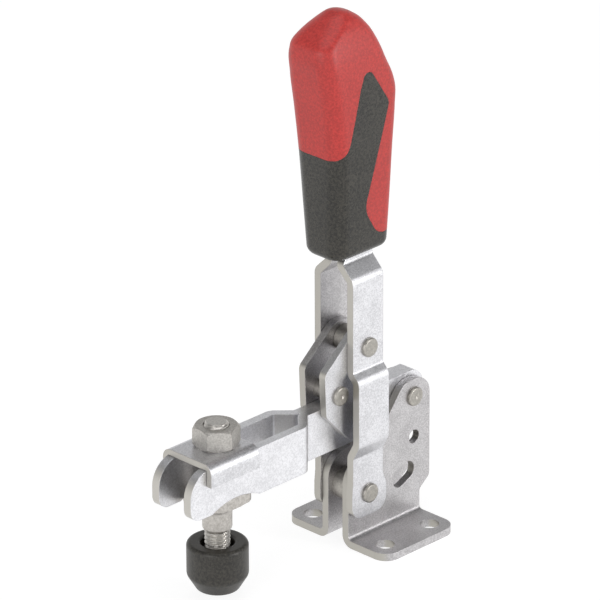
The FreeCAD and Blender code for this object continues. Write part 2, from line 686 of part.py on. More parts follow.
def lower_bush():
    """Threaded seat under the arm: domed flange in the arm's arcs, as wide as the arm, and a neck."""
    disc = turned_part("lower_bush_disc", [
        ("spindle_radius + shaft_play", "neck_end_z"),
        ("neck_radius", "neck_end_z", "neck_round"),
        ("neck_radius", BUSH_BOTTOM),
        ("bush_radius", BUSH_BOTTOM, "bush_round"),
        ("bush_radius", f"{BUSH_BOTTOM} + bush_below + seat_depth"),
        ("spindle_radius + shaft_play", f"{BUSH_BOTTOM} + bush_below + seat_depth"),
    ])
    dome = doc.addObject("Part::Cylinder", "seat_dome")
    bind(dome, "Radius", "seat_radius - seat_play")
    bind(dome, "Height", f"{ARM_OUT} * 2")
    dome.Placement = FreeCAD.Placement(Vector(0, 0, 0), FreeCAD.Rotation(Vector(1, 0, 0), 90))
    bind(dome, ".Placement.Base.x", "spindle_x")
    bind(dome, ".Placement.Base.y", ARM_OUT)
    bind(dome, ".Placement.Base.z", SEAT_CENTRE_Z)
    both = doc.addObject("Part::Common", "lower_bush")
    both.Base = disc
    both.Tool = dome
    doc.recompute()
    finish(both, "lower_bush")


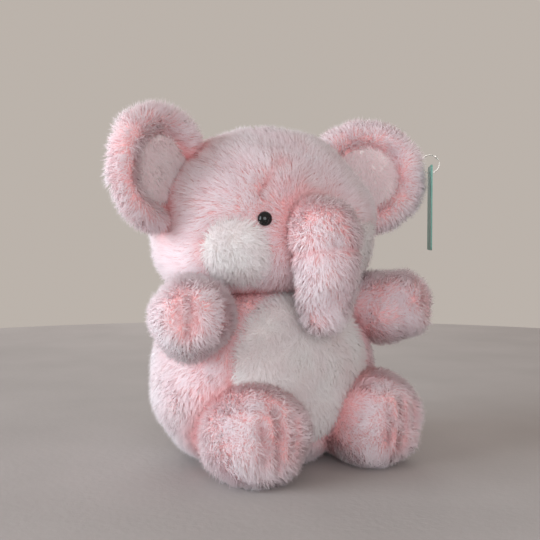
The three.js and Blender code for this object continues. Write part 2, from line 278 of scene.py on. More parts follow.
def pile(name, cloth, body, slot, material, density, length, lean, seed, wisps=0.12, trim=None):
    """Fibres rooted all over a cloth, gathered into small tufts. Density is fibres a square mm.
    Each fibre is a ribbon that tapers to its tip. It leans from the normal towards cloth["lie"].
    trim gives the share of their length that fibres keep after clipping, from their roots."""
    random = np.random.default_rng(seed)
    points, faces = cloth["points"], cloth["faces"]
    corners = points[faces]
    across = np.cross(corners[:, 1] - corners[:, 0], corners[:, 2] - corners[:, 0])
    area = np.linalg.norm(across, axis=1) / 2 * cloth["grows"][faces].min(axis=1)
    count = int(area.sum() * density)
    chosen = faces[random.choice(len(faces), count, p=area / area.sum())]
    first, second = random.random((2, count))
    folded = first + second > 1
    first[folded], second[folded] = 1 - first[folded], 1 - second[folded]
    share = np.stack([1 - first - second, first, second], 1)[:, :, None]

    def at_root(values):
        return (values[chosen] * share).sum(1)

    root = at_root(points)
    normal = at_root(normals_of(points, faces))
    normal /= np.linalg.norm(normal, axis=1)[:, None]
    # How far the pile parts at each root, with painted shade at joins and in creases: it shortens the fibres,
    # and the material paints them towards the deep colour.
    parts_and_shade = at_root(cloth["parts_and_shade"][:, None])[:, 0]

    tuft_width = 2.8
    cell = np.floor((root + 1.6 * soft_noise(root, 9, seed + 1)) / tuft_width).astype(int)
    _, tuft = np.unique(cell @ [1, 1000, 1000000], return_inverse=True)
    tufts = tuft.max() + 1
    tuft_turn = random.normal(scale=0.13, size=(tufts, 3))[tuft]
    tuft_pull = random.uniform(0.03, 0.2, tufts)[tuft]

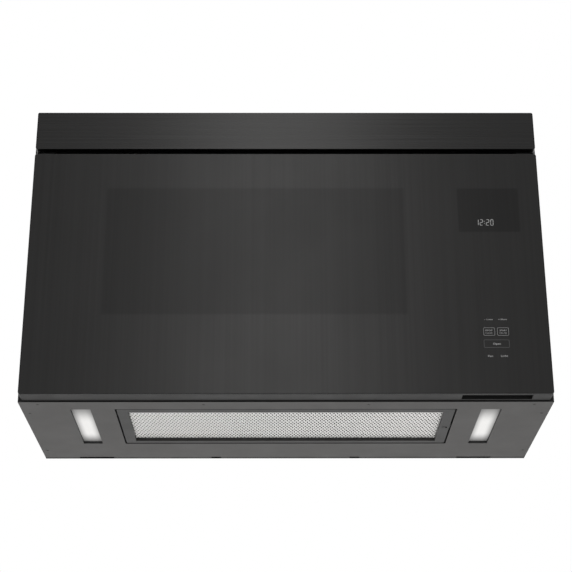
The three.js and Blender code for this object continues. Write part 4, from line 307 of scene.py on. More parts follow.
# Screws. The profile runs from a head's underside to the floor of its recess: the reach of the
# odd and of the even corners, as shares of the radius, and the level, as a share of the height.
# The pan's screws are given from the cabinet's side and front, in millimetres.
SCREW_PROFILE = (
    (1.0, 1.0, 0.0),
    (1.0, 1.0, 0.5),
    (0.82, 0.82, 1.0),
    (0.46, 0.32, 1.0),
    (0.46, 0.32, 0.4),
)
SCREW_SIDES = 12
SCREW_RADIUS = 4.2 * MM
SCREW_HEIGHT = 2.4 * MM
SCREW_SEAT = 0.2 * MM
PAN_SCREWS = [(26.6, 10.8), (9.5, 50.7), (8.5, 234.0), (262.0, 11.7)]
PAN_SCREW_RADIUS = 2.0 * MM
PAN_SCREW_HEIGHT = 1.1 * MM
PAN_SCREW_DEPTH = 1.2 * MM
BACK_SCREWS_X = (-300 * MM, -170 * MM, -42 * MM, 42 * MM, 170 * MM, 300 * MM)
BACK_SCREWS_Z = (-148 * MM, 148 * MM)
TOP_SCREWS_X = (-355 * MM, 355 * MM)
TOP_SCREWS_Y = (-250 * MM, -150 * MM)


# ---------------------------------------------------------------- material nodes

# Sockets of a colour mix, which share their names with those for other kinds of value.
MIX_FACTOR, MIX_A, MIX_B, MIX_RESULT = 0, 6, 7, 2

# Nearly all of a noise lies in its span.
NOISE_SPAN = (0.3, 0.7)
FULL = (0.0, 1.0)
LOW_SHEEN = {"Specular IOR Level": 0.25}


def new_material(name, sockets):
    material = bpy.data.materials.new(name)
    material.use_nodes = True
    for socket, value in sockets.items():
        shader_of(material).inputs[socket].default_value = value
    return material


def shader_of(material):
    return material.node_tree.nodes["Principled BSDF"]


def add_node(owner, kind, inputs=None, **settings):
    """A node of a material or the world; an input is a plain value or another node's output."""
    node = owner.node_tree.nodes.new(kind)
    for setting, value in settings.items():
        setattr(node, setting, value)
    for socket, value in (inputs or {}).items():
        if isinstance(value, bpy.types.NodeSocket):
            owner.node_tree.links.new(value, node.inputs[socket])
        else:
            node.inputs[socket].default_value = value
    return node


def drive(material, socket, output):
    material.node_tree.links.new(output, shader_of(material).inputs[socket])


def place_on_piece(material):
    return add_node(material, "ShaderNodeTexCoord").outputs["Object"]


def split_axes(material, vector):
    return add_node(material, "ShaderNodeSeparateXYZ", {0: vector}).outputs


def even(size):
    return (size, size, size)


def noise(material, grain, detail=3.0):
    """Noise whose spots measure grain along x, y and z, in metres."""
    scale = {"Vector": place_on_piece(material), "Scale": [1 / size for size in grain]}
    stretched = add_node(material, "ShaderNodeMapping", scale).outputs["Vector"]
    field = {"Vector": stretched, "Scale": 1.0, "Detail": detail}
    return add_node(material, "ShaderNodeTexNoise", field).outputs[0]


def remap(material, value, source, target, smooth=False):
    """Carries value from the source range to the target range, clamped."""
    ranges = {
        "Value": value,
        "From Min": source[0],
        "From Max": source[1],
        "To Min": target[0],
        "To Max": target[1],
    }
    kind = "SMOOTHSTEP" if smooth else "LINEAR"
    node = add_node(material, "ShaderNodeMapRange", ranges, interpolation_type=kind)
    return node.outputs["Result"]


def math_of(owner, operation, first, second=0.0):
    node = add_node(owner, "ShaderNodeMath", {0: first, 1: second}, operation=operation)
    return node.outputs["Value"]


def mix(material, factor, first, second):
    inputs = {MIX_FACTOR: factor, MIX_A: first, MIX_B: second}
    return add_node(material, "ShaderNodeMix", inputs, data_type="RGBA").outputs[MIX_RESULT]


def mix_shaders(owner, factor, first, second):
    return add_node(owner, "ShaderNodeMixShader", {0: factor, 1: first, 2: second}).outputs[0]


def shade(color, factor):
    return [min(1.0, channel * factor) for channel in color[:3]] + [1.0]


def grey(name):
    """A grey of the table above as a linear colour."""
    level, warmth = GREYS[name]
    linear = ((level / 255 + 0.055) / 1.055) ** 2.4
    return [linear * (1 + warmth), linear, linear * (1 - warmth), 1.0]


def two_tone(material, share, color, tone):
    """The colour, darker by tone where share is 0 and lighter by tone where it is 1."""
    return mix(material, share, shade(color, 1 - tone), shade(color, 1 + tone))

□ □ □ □

**Given task:** Make a copy of each line that contains the string "this".

**Solution below:**
The FreeCAD and Blender code for this object continues. Write part 2, from line 686 of part.py on. More parts follow.
The three.js and Blender code for this object continues. Write part 2, from line 278 of scene.py on. More parts follow.
The three.js and Blender code for this object continues. Write part 4, from line 307 of scene.py on. More parts follow.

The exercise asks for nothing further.